Well, I started painting them a long time ago. If I was making it for myself, I’d just paint it the first color I’d get to. It wouldn’t make me no difference. I’d use whatever I’d think would show up on there the best. You can paint them any. time. I wait until they’re dry and then paint them. Like this mallard, you paint the bill yellow, and then you would put green on the head to make it show up. Or you could paint the head and the body white. That shows up good, too. I get different colors of paint at the ten-cent store. I have gold I spray on sometimes, and beige, and white, and black. Things that show up, you know. But when I first started, I couldn’t get no paint. I would just let them dry. That hill clay, you could put it in the fireplace and bake it. In the wintertime, I’d make me a dog or something out of clay and I’d throw it in the fire and let it cook and turn red. Sometimes my granddaddy would go to put a stick of wood in there and I’d jerk it out real quick!
He’d tell me, “Keep that mess out of the fireplace. I can’t keep no wood in it.” Well, that sculpture of mine would get just like a brick and it would rattle too, you know.
When I do my sculpturing work things just roll across my mind. Like I see a picture in a magazine or on television, and that’s what I’ll go by. Sometimes I may not get it direct, but I make it as far as I can remember on it. I look at the picture and get the future of it better.

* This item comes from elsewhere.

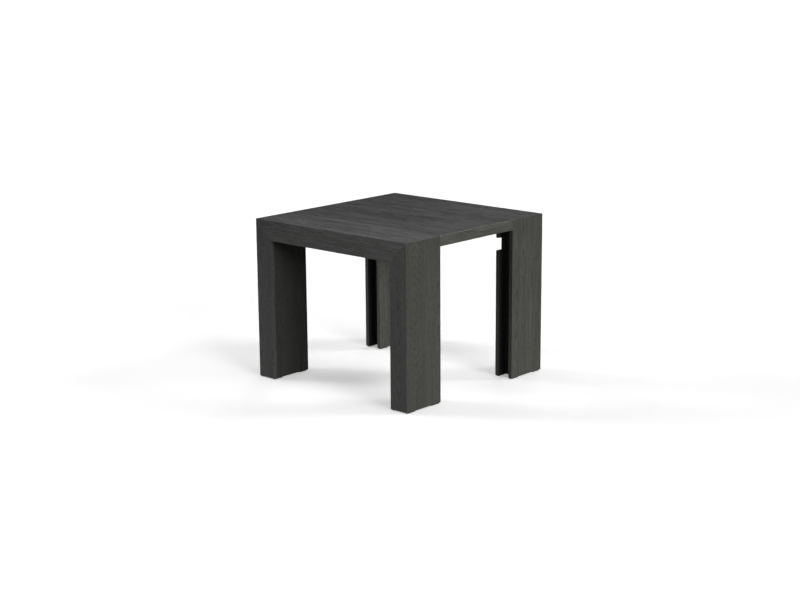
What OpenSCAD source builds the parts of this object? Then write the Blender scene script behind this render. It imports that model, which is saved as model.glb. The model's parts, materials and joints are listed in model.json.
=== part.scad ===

The future that means if I was going to make a man that looked just like you, that would recollect you. The futures come in dreams. The dreams just come to me. I lay down and dream about the sculpture, about how to fix one of the heads, things like that. I’m liable to dream anything. That gives you in your head what to do. Then you get up and try. If you can’t hold it in your head, you can’t do it in your hand.

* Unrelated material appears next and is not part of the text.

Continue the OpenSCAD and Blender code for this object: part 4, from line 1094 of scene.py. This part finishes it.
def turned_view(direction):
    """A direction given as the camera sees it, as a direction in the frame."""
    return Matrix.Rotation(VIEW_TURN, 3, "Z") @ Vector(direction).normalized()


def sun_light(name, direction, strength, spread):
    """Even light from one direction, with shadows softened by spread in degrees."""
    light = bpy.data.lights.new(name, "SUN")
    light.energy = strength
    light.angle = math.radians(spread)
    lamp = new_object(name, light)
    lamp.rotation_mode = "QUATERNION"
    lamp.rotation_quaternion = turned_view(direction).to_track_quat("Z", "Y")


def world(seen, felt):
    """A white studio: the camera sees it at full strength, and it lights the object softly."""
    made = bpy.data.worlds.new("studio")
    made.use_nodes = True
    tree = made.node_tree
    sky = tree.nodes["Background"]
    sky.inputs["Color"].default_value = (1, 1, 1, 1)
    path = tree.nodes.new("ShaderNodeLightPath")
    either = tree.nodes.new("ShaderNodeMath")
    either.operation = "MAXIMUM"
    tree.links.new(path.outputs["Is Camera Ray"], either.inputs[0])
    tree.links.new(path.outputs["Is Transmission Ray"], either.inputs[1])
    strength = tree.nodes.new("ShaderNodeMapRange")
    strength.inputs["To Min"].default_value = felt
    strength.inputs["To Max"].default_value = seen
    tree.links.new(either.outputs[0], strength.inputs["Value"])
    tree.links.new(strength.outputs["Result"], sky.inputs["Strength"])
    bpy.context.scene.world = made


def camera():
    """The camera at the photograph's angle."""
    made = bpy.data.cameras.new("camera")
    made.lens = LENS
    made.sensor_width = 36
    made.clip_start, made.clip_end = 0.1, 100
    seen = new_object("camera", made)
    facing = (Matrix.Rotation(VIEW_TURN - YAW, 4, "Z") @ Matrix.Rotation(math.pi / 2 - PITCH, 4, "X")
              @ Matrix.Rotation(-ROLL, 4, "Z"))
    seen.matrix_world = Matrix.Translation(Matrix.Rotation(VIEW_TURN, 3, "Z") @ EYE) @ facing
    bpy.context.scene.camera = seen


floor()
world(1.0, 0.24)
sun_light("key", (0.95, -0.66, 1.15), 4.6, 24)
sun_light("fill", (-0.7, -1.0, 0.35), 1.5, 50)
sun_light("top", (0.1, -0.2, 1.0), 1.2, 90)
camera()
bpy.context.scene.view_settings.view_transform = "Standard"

I make a face first, then make me a skull. First I shape it up like a regular man’s head. Then I cut it down to a skeleton head. That’s the onliest way you can get a shape. The cause of me taking the top out of the head, that’s for an ashtray. That’s about the best ashtray you can have, because you can put a whole lot of stuff in there if you make it big enough. I take both thumbs at the same time and squeeze it in to make the eyes. I put marbles in there for eyes, or like that duck,
I put match heads in there for the eyes. That’s in case you want to paint his eyes, so when it dries you can spot them. That way you’ll know the direct place where you want them at. You can just take the matches out and paint the eyes in there. The eyes should be clear and plain, just like a picture you take with a camera. There is one thing I’d like to improve on and that’s the eyes. You have to draw your eyes in there before you can get them lined up. Your eyes are on a level with your ears. They can’t be a bit higher than your ears and they can’t be no lower. They got to be the same level your ears is and that’s why you don’t have no trouble making glasses. If some people’s eyes was down below their nose, they couldn’t get no glasses to fit them. If I ever get the eyes just like I want to, I can make any kind of future.

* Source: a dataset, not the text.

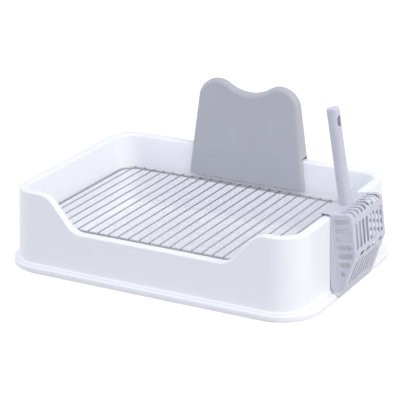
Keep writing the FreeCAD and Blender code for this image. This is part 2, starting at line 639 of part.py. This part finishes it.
def mouth_flare(side):
    """Lip of one cheek that turns outwards towards the tray wall, widest at the bottom."""
    cheek_y = SCOOP_MID_Y + side * SCOOP_HALF_Y
    inner_y = cheek_y - side * SCOOP_WALL / 2
    mouth = [
        (MOUTH_TOP_X, MOUTH_TOP_Z, FLARE_TOP_OUT), (MOUTH_MID_X, MOUTH_MID_Z, FLARE_MID_OUT),
        (MOUTH_LOW_X, MOUTH_LOW_Z, FLARE_LOW_OUT), (CHIN_X, CHIN_Z, FLARE_CHIN_OUT),
        (CHIN_END_X, CHIN_END_Z, FLARE_CHIN_OUT), (SCOOP_TIP_X, SCOOP_TIP_Z, FLARE_TIP_OUT)]
    root = [
        (lip_x(FLARE_END_Z), FLARE_END_Z), (FLARE_ROOT_X, FLARE_ROOT_Z),
        (MOUTH_TOP_X + FLARE_EDGE, MOUTH_TOP_Z)]
    edge = [V(x, cheek_y + side * out, z) for x, z, out in mouth]
    edge_in = [V(x, inner_y, z) for x, z, out in mouth]
    end, middle, top = [V(x, cheek_y, z) for x, z in root]
    end_in, middle_in, top_in = [V(x, inner_y, z) for x, z in root]
    outlines = [edge_in + [end_in, middle_in, top_in]]
    for first in range(len(edge) - 1):
        outlines.append([edge[first], edge[first + 1], edge_in[first + 1], edge_in[first]])
    outlines.append([edge[-1], end, end_in, edge_in[-1]])
    outlines.append([end, middle, middle_in, end_in])
    outlines.append([middle, top, top_in, middle_in])
    outlines.append([top, edge[0], edge_in[0], top_in])
    outlines.append([edge[0], middle, top])
    outlines.append([edge[0], edge[1], middle])
    outlines.append([edge[1], edge[2], middle])
    outlines.append([edge[2], end, middle])
    for first in range(2, len(edge) - 1):
        outlines.append([edge[first], edge[first + 1], end])
    faces = [Part.Face(Part.makePolygon(points + [points[0]])) for points in outlines]
    solid = Part.Solid(Part.Shell(faces))
    if solid.Volume < 0:
        solid.reverse()
    return solid


def hook_plate():
    """Plate that reaches over the rim, its down-turned lip and three rest ribs."""
    low_y = SCOOP_MID_Y - HOOK_HALF_Y
    under_z = SCOOP_FOLD_Z - SCOOP_WALL
    plate = Part.makeBox(HOOK_LENGTH, 2 * HOOK_HALF_Y, SCOOP_WALL, V(HOOK_INNER_X, low_y, under_z))
    corners = [edge for edge in plate.Edges
               if edge.BoundBox.ZLength > OVERLAP and abs(edge.CenterOfMass.x - HOOK_INNER_X) < CLOSE]
    plate = plate.makeFillet(HOOK_CORNER_R, corners)
    lip_half = HOOK_HALF_Y - HOOK_CORNER_R
    lip = Part.makeBox(
        SCOOP_WALL, 2 * lip_half, SCOOP_FOLD_Z - HOOK_LIP_BOTTOM_Z,
        V(HOOK_INNER_X, SCOOP_MID_Y - lip_half, HOOK_LIP_BOTTOM_Z))
    plate = plate.fuse(lip)
    rest_z = WALL_TOP_Z + HOOK_REST_GAP
    for offset in HOOK_RIB_OFFSETS:
        corner = V(HOOK_RIB_X, SCOOP_MID_Y + offset - HOOK_RIB_THICK / 2, rest_z)
        height = under_z + SCOOP_WALL / 2 - rest_z
        plate = plate.fuse(Part.makeBox(HOOK_RIB_LENGTH, HOOK_RIB_THICK, height, corner))
    return plate


def handle_frame():
    """Foot point and direction of the handle's axis."""
    tilt = math.radians(HANDLE_TILT)
    return V(HANDLE_FOOT_X, SCOOP_MID_Y, scoop_top_z(HANDLE_FOOT_X)), V(-math.sin(tilt), 0, math.cos(tilt))


def below_scoop_top(depth):
    """Everything under the folded top face of the scoop, or under a face that much lower."""
    far_x = SCOOP_TOP_X + REACH
    near_x = HOOK_INNER_X - REACH
    y = SCOOP_MID_Y - SCOOP_HALF_Y
    floor_z = SCOOP_FOLD_Z - FAR_REACH
    points = [
        V(near_x, y, SCOOP_FOLD_Z - depth), V(SCOOP_FOLD_X, y, SCOOP_FOLD_Z - depth),
        V(far_x, y, scoop_top_z(far_x) - depth), V(far_x, y, floor_z), V(near_x, y, floor_z)]
    return prism_from_points(points, V(0, 2 * SCOOP_HALF_Y, 0))


def make_scoop_basket():
    """Slotted basket with its hook plate, its flared mouth and the spigot for the handle."""
    low_y = SCOOP_MID_Y - SCOOP_HALF_Y
    high_y = SCOOP_MID_Y + SCOOP_HALF_Y
    outer = scoop_block(low_y, high_y)
    cheek_edges = [edge for edge in outer.Edges
                   if edge.BoundBox.YLength < CLOSE and edge.BoundBox.XMax > SCOOP_TOP_X - SCOOP_TOP_ROUND]
    outer = outer.makeFillet(SCOOP_SIDE_ROUND, cheek_edges)
    basket = outer.cut(scoop_hollow(low_y + SCOOP_WALL, high_y - SCOOP_WALL))
    foot, axis = handle_frame()
    spigot = Part.makeCylinder(SPIGOT_R, SPIGOT_LENGTH + REACH, foot - axis * REACH, axis)
    spigot = spigot.cut(below_scoop_top(SCOOP_WALL / 2))
    basket = basket.fuse(hook_plate()).fuse(spigot)
    for side in (-1, 1):
        basket = basket.fuse(mouth_flare(side)).cut(lip_corner_cutter(side))
    for cutter in side_slot_cutters() + face_slot_cutters():
        basket = basket.cut(cutter)
    return checked(basket, "scoop_basket")


def make_scoop_handle():
    """Round tube closed at its slanting end, with an oval hang hole."""
    foot, axis = handle_frame()
    below = foot - axis * REACH
    tube = Part.makeCylinder(HANDLE_R, HANDLE_LENGTH + REACH, below, axis)
    slant = math.radians(HANDLE_TILT + HANDLE_END_SLANT)
    end = foot + axis * (HANDLE_LENGTH - HANDLE_END_DROP)
    reach_side = V(math.cos(slant), 0, math.sin(slant)) * 2 * HANDLE_R
    reach_y = V(0, 2 * HANDLE_R, 0)
    corner = end - reach_side - reach_y
    trim_points = [
        corner, corner + reach_side * 2, corner + reach_side * 2 + reach_y * 2, corner + reach_y * 2]
    tube = tube.cut(prism_from_points(trim_points, V(-math.sin(slant), 0, math.cos(slant)) * 2 * HANDLE_R))
    rim = [edge for edge in tube.Edges if edge.CenterOfMass.z > end.z - HANDLE_R and len(edge.Vertexes) == 1]
    tube = tube.makeFillet(HANDLE_END_ROUND, rim)
    bore_length = HANDLE_LENGTH + REACH - HANDLE_END_WALL
    tube = tube.cut(Part.makeCylinder(HANDLE_BORE_R, bore_length, below, axis))
    tube = tube.cut(below_scoop_top(0))
    turns = [(V(0, 1, 0), 90 - HANDLE_TILT)]
    place = foot + axis * (HANDLE_LENGTH - HANG_HOLE_FROM_END)
    tube = tube.cut(slot_cutter(HANG_HOLE_LENGTH, HANG_HOLE_WIDTH, 4 * HANDLE_R, turns, place))
    return checked(tube, "scoop_handle")


def save(shape, name):
    shape.exportStep(os.path.join("parts", name + ".step"))
    box = shape.BoundBox
    print("%-16s volume %10.0f  x %7.1f %7.1f  y %7.1f %7.1f  z %6.1f %6.1f" % (
        name, shape.Volume, box.XMin, box.XMax, box.YMin, box.YMax, box.ZMin, box.ZMax))


os.makedirs("parts", exist_ok=True)
save(make_base_pan(), "base_pan")
for number, (pad_x, pad_y) in enumerate(pad_places(), 1):
    save(make_pad(pad_x, pad_y), "foot_pad_%d" % number)
save(make_wall_surround(), "wall_surround")
save(make_grate_ring(), "grate_ring")
for number in range(BAR_COUNT):
    save(make_grate_bar(number), "grate_bar_%02d" % (number + 1))
save(make_splash_guard(), "splash_guard")
save(make_scoop_basket(), "scoop_basket")
save(make_scoop_handle(), "scoop_handle")
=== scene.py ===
import math

import bpy
from mathutils import Matrix, Vector


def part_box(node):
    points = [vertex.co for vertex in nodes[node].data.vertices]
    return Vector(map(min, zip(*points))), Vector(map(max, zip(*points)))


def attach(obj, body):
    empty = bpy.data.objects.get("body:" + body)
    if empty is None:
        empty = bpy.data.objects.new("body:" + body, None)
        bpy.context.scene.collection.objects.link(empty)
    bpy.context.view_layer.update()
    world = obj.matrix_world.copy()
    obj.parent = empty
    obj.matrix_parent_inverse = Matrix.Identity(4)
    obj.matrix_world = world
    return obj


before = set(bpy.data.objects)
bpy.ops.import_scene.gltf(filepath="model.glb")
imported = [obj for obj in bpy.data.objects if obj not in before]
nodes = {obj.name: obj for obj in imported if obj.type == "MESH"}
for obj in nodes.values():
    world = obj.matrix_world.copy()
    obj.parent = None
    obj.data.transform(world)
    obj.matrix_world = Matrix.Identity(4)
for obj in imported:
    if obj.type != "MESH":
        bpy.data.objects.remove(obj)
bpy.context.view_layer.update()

# Camera: a long lens at the tray's front right, a little above its rim. Its angle, distance and lens
# come from a fit to the corners of the foot, the rim and the grate in the photograph.
azimuth = math.radians(28.1)
elevation = math.radians(19.7)
distance = 3.276
shift_right = -0.0035
shift_up = 0.1002
lens_mm = 167.04
far_limit = 40.0
back = Vector((math.sin(azimuth) * math.cos(elevation), -math.cos(azimuth) * math.cos(elevation),
               math.sin(elevation)))
right = Vector((math.cos(azimuth), math.sin(azimuth), 0))
up = back.cross(right)
eye = back * distance + right * shift_right + up * shift_up
turn = Matrix((right, up, back)).transposed().to_4x4()
camera = bpy.data.objects.new("camera", bpy.data.cameras.new("camera"))
camera.data.lens = lens_mm
camera.data.clip_end = far_limit
camera.matrix_world = Matrix.Translation(eye) @ turn
bpy.context.scene.collection.objects.link(camera)
bpy.context.scene.camera = camera


# Studio: a seamless sheet of white paper in a cool, evenly lit room, with four round soft boxes. The
# paper and the room turn white only for a ray that looks straight at them, so the object is lit at a
# plain level and its shadow stays on the paper.
def add_node(tree, kind, settings=None, links=None):
    """Add one node; settings go to its properties or input sockets, links join sockets to inputs."""
    node = tree.nodes.new(kind)
    for name, value in (settings or {}).items():
        if isinstance(name, int) or name in node.inputs:
            node.inputs[name].default_value = value
        else:
            setattr(node, name, value)
    for name, socket in (links or {}).items():
        tree.links.new(socket, node.inputs[name])
    return node


def looks_at_background(tree):
    """One where a camera, glossy or transmission ray arrives, zero elsewhere."""
    path = add_node(tree, "ShaderNodeLightPath")
    either = add_node(tree, "ShaderNodeMath", {"operation": "MAXIMUM"},
                      {0: path.outputs["Is Camera Ray"], 1: path.outputs["Is Glossy Ray"]})
    return add_node(tree, "ShaderNodeMath", {"operation": "MAXIMUM"},
                    {0: either.outputs[0], 1: path.outputs["Is Transmission Ray"]}).outputs[0]


def new_material(name):
    """Empty node material and its tree."""
    material = bpy.data.materials.new(name)
    material.use_nodes = True
    material.node_tree.nodes.clear()
    return material, material.node_tree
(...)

So I go back to where I done mashed up there with the eyes, and that’s automatic the nose. Then I build up on that. I cut the nose off then, to get the holes in the direct place. I use corn for teeth because I couldn’t think of nothing else. You know the reason I started cutting the corn oft‘? Because the first one I made, I noticed the teethes came out. They would move, you know. I checked on it then, that skull I had up there at Shelby’s [Shelby "Papa Jazz” Brown],"' and that corn was sprouting in there! That’s where I decided the next one I made, I would cut that com off to where it wouldn’t sprout. Then I got another idea. If it keeps on sprouting, I decided I’d try painting them teeth in there. I’d paint them white and get me some clear varnish so they’d shine. That thought come to me not too long ago. I hadn’t never given it a try yet. But I believe I could take something and cut some teeth in there. It might do a better job. I don’t know.
A skull has got to be ugly because it’s nothing but bones and teeth. People are more likely to be interested in something like that than they would be in a bird. They’d rather see a skull. Then too, a lot of people have never seen a real skull and they’re probably wondering how it will be when they die. They say, “Will I be in the same shape that skull there is in?”
When I get it worked out, I stand back and look at it, see, to see if I have it in shape. In working close, you can’t hardly tell about how it looks. You have to get off from it and look and see what shape you got it in. You have to see if you got it too large on one side, or not large enough. Then you level it up. You stand off from it to tell what you’ve done. It’s got to be even on each side, see.
I don’t like to do my sculpturing all the time. It just hits me by spells. A spell will hit me and sometimes I can make them for half a day. Then I’ll get tired of that and be wanting to go somewhere or do something else. In the wintertime I’ll be sitting up and not doing nothing, so I’ll just sculpture a while and then quit. I don’t know what I’d make if I’d just steady at it all the time. But to do this you got to have patience. You got to feel like doing it. You can do a whole lot better when you don’t try to make too many. You just have to take your time.
If I could get to a mountain where they have this clay like I use, I believe I could do me a whole man. I believe I could put a whole statue of a man standing up in that mountain. If the clay worked right, I could start at the head and come right down to the feets. I believe I could work a statue as big as a man. I believe I could make him just as tall as me or you if I could get the right height dirt where I was going to work at. That’s six foot high. Give me plenty of room to pull it all together and just make it in the bank and then put me some kind of paint on there to finish it up. I haven’t ever did it, but I believe I could do it.